Good news! 276 people were saved, after Paul preached the gospel. “So it happened that they all were brought safely to land (vs. 44), but it seems to me, according to what we have quoted from the angel in the last paragraph, more than a physical salvation took place. When we arrive in heaven, we will hear the sailors and prisoners’ testimonies, as well as that of the centurion, Julius (read vs. 43 and 28:16 to see the change of attitude in this proud Roman soldier).

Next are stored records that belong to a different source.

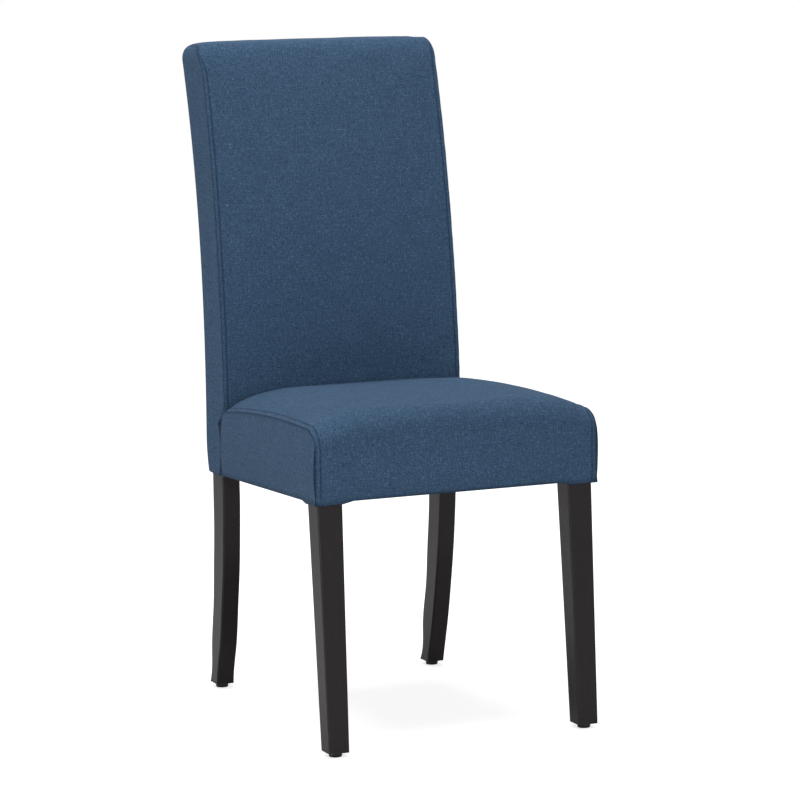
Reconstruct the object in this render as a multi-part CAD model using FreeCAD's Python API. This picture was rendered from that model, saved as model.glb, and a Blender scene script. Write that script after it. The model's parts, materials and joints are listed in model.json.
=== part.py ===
# Upholstered dining chair: wooden legs and frame, webbing, foam, sewn covers and four levelling feet.
# Millimetres. +Z is up and the chair faces -Y. The origin is on the floor under the middle of the chair.
import FreeCAD, Part
import math
import os

V = FreeCAD.Vector

# Overall sizes, as printed beside the chair
width, depth, height = 439.4, 589.3, 980.4
seat_height = 490.2

# Seat: front and rear faces, half widths at both, hem line, seam line and crown
seat_front, seat_rear = -280.0, 132.0
seat_half_front, seat_half_rear = 217.7, 200.0
hem_front_z, hem_rear_z = seat_height - 130.4, seat_height - 150.0
seam_top_z, seam_top_y, seam_curve = seat_height - 29.2, seat_front + 65.0, 0.00021
crown_top_y, crown_curve = seat_front + 150.0, 0.000389
edge_round, seam_front_drop, crown_front_drop = 34.0, 26.0, 34.0
shoulder_width, shoulder_rise, side_rise = 78.0, 4.0, 2.0

# Back: hem, half widths, the curve of its rear face and its thickness, from the lower to the upper end
back_hem_z = seat_height - 153.3
back_half_low, back_half_high = seat_half_rear - 5.1, seat_half_rear - 9.0
back_bend = (206.6, -10.9, 68.9, 30.0)
back_thickness = (78.4, -33.4, 36.5)
back_front_low = seat_rear + 1.0
back_front_rise, back_rear_rise = 6.0, 6.57
back_corner, back_top_round = 6.0, 28.0
tuck_z, fold_z = seat_height - 75.2, seat_height - 95.2

# Skins and padding
cover, wadding = 1.6, 3.2
seam_inset_seat, seam_inset_back = 2.0, 3.0

# Wooden frame
foot_z = 6.9
leg_round = 2.5
front_foot = (seat_half_front - 23.0, seat_front + 0.85, 31.0, 31.0)
front_top = (seat_half_front - 23.8, seat_front + 25.95, 38.0, 37.5)
front_leg_top = seat_height - 79.2
rear_foot_x, post_thick, post_top = seat_half_rear - 10.1, 27.7, height - 30.4
kick_z, kick_power = seat_height - 170.2, 1.8
waist_front, waist_rear, kick_front, kick_rear = 147.0, 190.5, 49.6, 37.3
rail_thick, rail_high = 22.0, 58.0
webbing = 1.5

# Hardware
dowel_radius, dowel_half = 4.0, 15.0
bolt_radius, washer_radius = 4.0, 9.0
screw_radius, screw_head = 2.0, 4.0
staple_wide, staple_wire, staple_long = 10.0, 0.7, 8.0
stud_radius, stud_top, nut_radius, nut_long = 3.0, 30.0, 5.0, 13.0
running_clearance = 0.05
pad_top_radius, pad_low_radius, pad_high = 10.0, 9.0, 6.6


def hem(y):
    return hem_front_z + (hem_rear_z - hem_front_z) * (y - seat_front) / (seat_rear - seat_front)


def seat_half(y):
    return seat_half_front + (seat_half_rear - seat_half_front) * (y - seat_front) / (seat_rear - seat_front)


def quarter(u):
    # How far a rounded edge is still from its full size, 1 at its rim and 0 where it ends
    u = min(max(u, 0.0), 1.0)
    return 1.0 - math.sqrt(1.0 - (1.0 - u) ** 2)


def back_rear(z):
    s = (z - 380.0) / 600.0
    a, b, c, d = back_bend
    turn_in = 10.0 * (max(fold_z - z, 0.0) / 58.0) ** 2
    return a + b * s + c * s * s + d * s ** 3 - turn_in


def back_front(z):
    s = (z - 380.0) / 600.0
    a, b, c = back_thickness
    return max(back_rear(max(z, fold_z)) - (a + b * s + c * s * s), back_front_low)


def back_half(z):
    return back_half_low + (back_half_high - back_half_low) * (z - back_hem_z) / (height - back_hem_z)


def front_bulge(z):
    # The back's front is flat where the seat meets it and crowned above
    s = min(max((z - seat_height + 22.2) / 110.0, 0.0), 1.0)
    return 0.3 + (back_front_rise - 0.3) * s * s * (3.0 - 2.0 * s)


def post_faces(z):
    # Front and rear face of a rear leg, which goes on upwards as the post of the back
    kick = (max(kick_z - z, 0.0) / (kick_z - foot_z)) ** kick_power
    front, rear = waist_front + kick_front * kick, waist_rear + kick_rear * kick
    s = min(max((z - kick_z) / 130.0, 0.0), 1.0)
    w = s * s * (3.0 - 2.0 * s)
    return (front + w * (back_front(z) + 26.0 - front), rear + w * (back_rear(z) - 8.0 - rear))


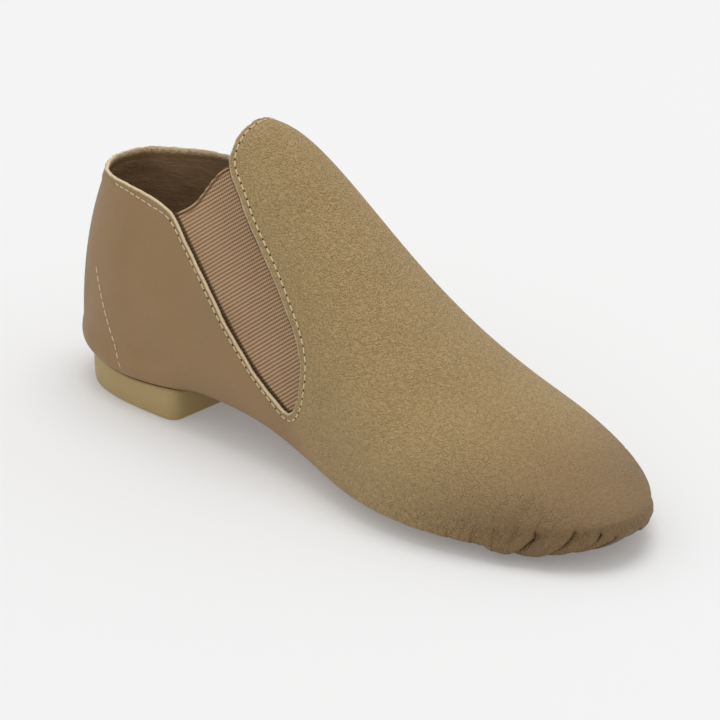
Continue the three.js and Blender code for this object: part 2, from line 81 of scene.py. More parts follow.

Surely, the Parable of the Sower applies to salvation, but I believe that at the same time it has a broader application, related to the comprehension and the reception of all God’s truth in any situation. The key for growth in the Christian life is also hidden in this parable. What is this key to interpreting all the mysteries of God? Basically, it does not have to do with a correct interpretation of symbols or ingredients, but with a heart preparation. When the heart is soft, deeply humbled and surrendered, it opens and truth penetrates, sprouts, grows and brings forth fruit.


“Do you not understand this parable? How will you understand all the parables?” The person, who constantly misinterprets the Bible and its doctrine (doctrine simply means teachings), has a heart hindrance. There is some hard soil, formed by prejudices or beliefs, which he has previously adopted and now form part of his life. He holds stubbornly to them and will not let go. He resists truth, because he is not willing that it should change him. Not just once, upon entering into Christ, but constantly, throughout our Christian walk, we have to be concerned with the state of our hearts. We must permit the Spirit of truth to uncover us and cleanse us from three hindrances that can be seen in the Parable of the Sower: 1) A compatibility with the system and wisdom of the world. 2) The arrogance of the ego in all its manifestations. 3) The cares of the world, the deceitfulness of riches, desires and pleasures. The light of truth is within reach and we can receive it, if all the obstacles are removed.